◆ **Problem statement**
Return the lines exactly as they stand, from the first of the material through the line containing "then tumbled bright.".

==== Supplied information

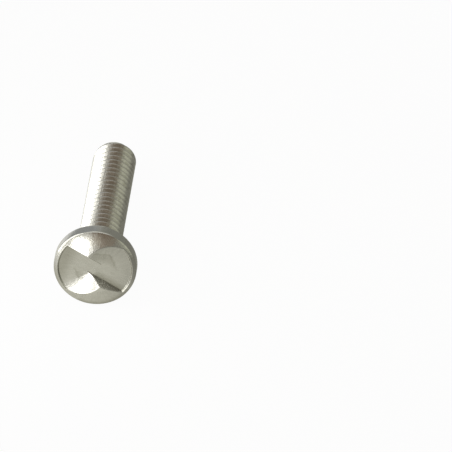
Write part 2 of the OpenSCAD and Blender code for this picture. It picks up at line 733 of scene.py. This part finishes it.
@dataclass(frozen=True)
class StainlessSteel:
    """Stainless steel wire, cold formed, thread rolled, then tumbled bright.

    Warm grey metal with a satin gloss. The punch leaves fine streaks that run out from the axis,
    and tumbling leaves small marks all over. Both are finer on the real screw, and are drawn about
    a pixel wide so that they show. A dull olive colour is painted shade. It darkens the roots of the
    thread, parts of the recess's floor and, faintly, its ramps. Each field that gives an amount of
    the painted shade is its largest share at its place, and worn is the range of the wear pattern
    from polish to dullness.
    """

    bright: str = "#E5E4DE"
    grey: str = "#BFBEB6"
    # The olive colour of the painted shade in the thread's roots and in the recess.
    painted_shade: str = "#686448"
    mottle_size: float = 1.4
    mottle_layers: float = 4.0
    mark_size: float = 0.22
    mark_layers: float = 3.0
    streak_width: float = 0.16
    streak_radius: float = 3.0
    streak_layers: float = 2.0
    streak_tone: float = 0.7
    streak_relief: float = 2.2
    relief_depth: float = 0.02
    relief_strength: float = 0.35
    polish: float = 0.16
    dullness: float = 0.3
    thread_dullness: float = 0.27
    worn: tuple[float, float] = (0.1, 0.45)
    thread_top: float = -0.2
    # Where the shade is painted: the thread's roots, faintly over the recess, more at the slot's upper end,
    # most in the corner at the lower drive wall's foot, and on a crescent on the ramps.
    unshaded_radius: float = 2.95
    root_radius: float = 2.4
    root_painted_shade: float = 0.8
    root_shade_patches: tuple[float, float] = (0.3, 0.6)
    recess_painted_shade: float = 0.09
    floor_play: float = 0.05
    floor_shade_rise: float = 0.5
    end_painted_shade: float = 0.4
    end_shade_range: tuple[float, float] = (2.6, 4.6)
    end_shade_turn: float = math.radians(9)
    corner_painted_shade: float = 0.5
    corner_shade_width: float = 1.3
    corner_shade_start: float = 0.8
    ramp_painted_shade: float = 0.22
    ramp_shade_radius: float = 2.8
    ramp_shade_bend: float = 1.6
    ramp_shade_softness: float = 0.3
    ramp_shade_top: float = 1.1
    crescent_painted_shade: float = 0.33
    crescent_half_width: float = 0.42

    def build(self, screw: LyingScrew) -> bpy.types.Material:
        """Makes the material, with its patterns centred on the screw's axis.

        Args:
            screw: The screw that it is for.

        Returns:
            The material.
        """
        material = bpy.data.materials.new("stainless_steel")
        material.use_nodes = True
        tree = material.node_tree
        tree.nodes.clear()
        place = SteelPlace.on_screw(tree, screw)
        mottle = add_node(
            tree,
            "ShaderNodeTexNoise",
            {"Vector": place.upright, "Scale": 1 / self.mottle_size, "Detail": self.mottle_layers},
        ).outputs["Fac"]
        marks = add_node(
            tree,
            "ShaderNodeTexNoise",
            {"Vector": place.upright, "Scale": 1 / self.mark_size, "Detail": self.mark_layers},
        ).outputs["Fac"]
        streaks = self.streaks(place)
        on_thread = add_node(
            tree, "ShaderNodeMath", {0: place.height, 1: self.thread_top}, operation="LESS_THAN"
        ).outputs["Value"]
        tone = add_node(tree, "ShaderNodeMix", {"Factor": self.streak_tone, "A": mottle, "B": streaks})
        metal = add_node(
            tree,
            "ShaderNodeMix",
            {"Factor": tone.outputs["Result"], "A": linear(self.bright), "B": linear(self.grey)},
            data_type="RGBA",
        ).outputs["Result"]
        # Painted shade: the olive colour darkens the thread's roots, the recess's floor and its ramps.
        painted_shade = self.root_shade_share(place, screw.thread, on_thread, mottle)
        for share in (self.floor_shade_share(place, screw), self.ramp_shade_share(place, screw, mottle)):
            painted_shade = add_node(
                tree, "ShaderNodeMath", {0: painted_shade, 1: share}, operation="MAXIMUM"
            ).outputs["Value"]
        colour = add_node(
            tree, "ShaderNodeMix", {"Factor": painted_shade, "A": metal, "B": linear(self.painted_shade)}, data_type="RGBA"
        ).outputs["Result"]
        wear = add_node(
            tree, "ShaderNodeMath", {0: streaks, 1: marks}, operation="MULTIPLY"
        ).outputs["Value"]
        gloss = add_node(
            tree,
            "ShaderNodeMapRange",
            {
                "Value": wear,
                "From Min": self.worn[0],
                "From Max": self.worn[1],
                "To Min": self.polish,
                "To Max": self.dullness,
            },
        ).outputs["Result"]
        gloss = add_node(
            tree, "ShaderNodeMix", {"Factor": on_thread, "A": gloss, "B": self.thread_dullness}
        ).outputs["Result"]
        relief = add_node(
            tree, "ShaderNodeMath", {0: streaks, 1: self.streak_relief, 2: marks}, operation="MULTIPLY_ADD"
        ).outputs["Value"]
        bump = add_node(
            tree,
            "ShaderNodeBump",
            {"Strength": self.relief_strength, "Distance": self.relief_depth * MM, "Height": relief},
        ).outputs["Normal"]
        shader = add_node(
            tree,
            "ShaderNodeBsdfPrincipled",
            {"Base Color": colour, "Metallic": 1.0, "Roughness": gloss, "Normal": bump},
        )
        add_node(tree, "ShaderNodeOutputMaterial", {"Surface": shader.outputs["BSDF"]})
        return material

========

◆ **The response**
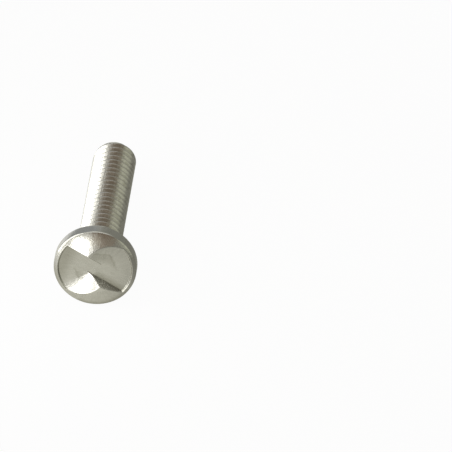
Write part 2 of the OpenSCAD and Blender code for this picture. It picks up at line 733 of scene.py. This part finishes it.
@dataclass(frozen=True)
class StainlessSteel:
    """Stainless steel wire, cold formed, thread rolled, then tumbled bright.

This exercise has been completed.